My co-workers and I become irate when the woman who runs our mail room, which is right in our area, allows her grandchildren to scream and screech and carry on during working hours. Her daughter brings the little brats by every week — sometimes she leaves them with Grandma for an hour or two — and it’s miserable for everyone within earshot. One day, I’d had enough. I couldn’t concentrate and I was getting a headache.
I went to the mailroom counter and poked my head around as though I were curious and had no idea there were children in the building. The mailroom lady was holding the screamer and looked at me and smiled. I gave her a sour look and said, "Oh. Wow. That’s loud." Then I turned around and walked the 15 steps back to my desk. She took the screamer outside.
There’s a good reason I don’t have children: I don’t like them.

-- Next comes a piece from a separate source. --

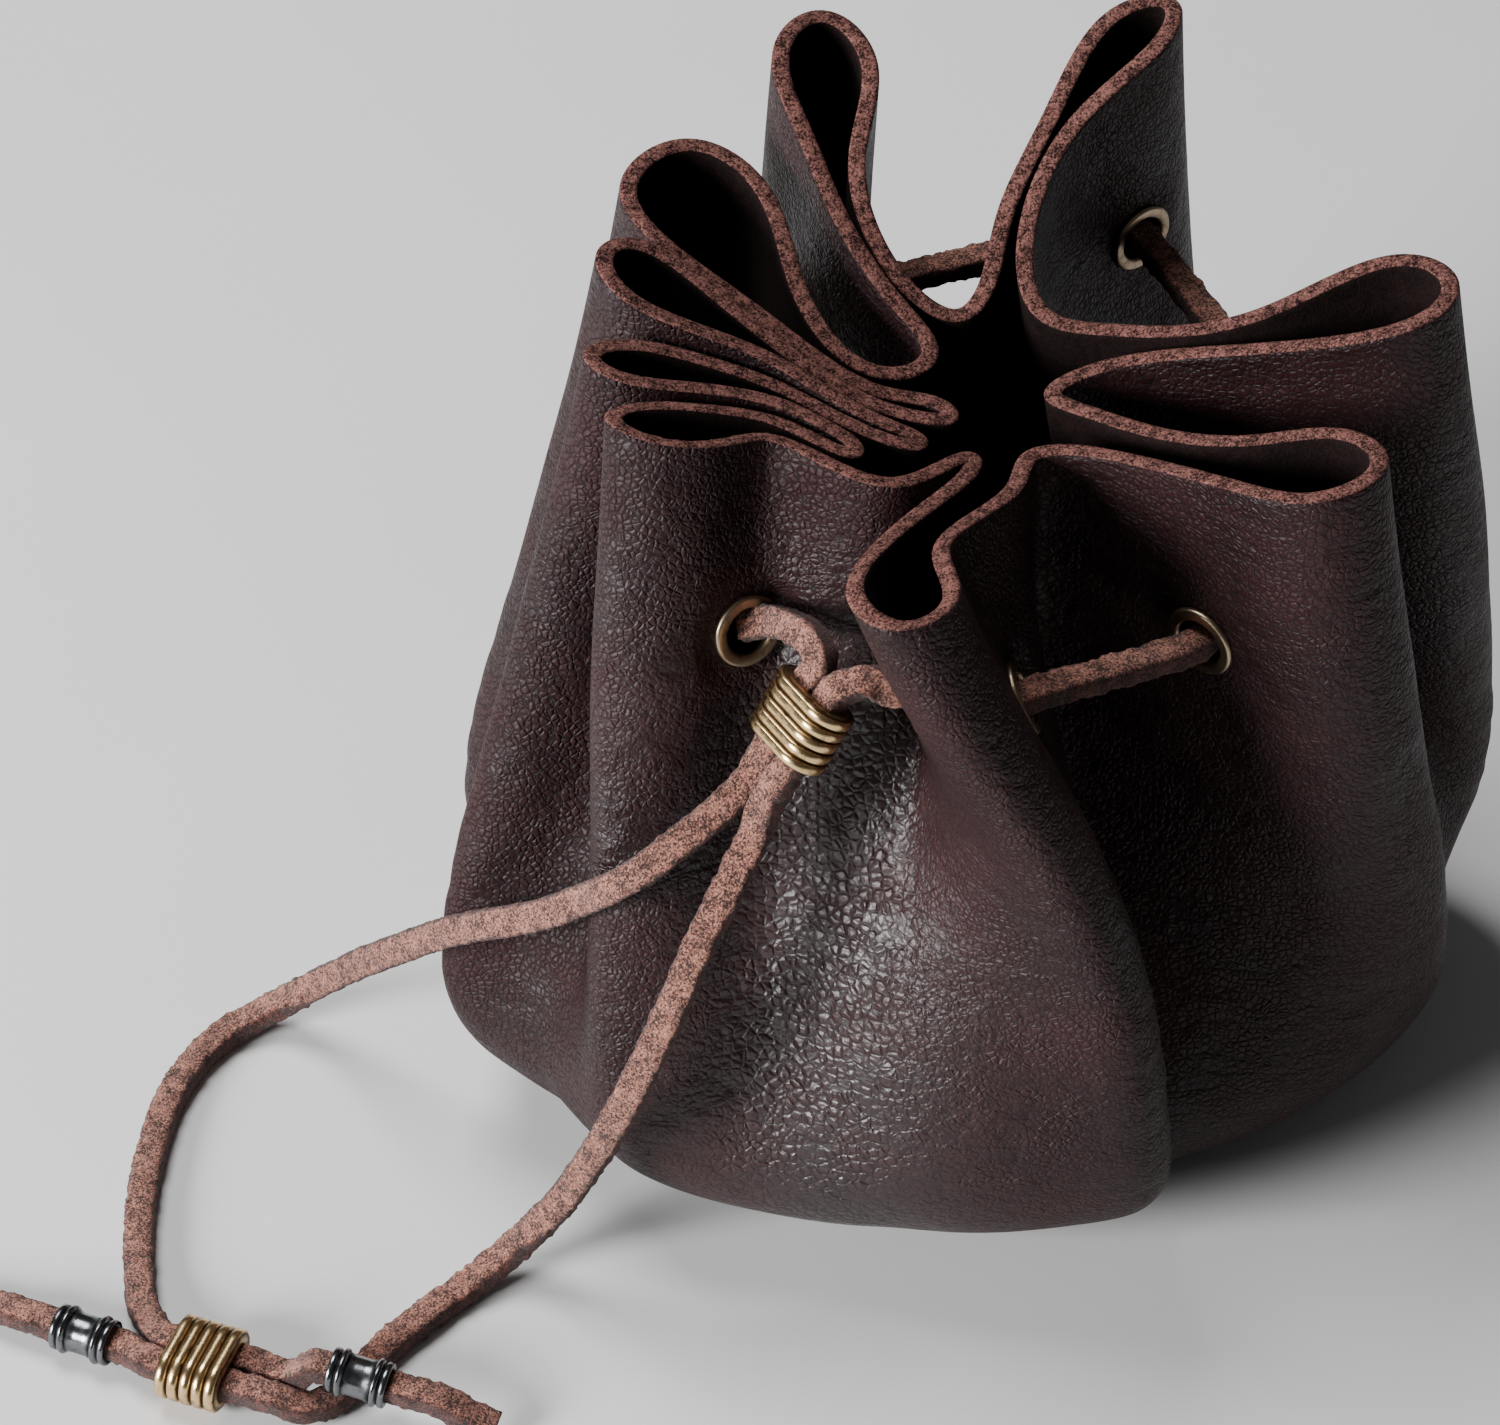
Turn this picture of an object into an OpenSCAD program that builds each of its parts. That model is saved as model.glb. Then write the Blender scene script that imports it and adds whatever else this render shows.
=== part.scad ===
// Drawstring dice bag: one leather disc gathered by a lace through eighteen eyelets,
// with a slider bead, a loop bead and two stop beads on the free ends of the lace.

/* [Leather] */
// Thickness of the leather sheet
leather_t = 2; // [1.6:0.1:2.1]
// Size of the whole pouch against its natural size
pouch_size = 1; // [0.98:0.01:1.04]

/* [Eyelets] */
// Inner diameter of an eyelet
eyelet_bore = 5.6; // [5.2:0.1:5.8]
// Outer diameter of an eyelet's rolled flange
eyelet_flange = 8.6; // [8:0.1:9.2]
// Outer diameter of an eyelet's barrel
eyelet_barrel = 6.4; // [6.2:0.1:6.6]
// Thickness of the flange and of the washer
eyelet_rim = 0.8; // [0.6:0.1:1]

/* [Lace] */
// Width of the flat suede lace
lace_w = 3.4; // [3:0.1:3.5]
// Thickness of the lace
lace_t = 2.6; // [2.2:0.1:2.8]

/* [Beads] */
// Length of a ribbed bead
ribbed_len = 7.6; // [6.5:0.1:8]
// Number of ribs on a ribbed bead
ribs = 5; // [4:1:6]
// Length of a stop bead
stop_len = 7; // [6:0.1:7.4]
// Largest diameter of a stop bead
stop_d = 5.8; // [5.4:0.1:6]
// Bore of a stop bead
stop_bore = 4.1; // [4:0.1:4.3]

/* [Hidden] */
EYELETS = 18;
function two_digits(k) = str(k < 10 ? "0" : "", k);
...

When invited to large get-togethers, my first question is will there be small children there? If so, I won't be attending. I don’t enjoy being around them. I don’t think very many kids are cute, and frankly, 99.9 percent of babies either look like monkeys, space aliens or worse. I don’t want to be around their screeching, crying, incessant chatter, spit-up, drool, sticky fingers or stinky smells. I didn’t even like kids when I was a kid. Babysitting was my first job, and I hated it. I preferred the company of adults and books.
I believe I may have found my long-lost twin sister. At the very least, both of us are probably distantly related to Jonathan Swift.
1 Comments:
Thanks for your comment! Your blog cracks me up. I looooove the Jonathan Swift excerpt. Perfect.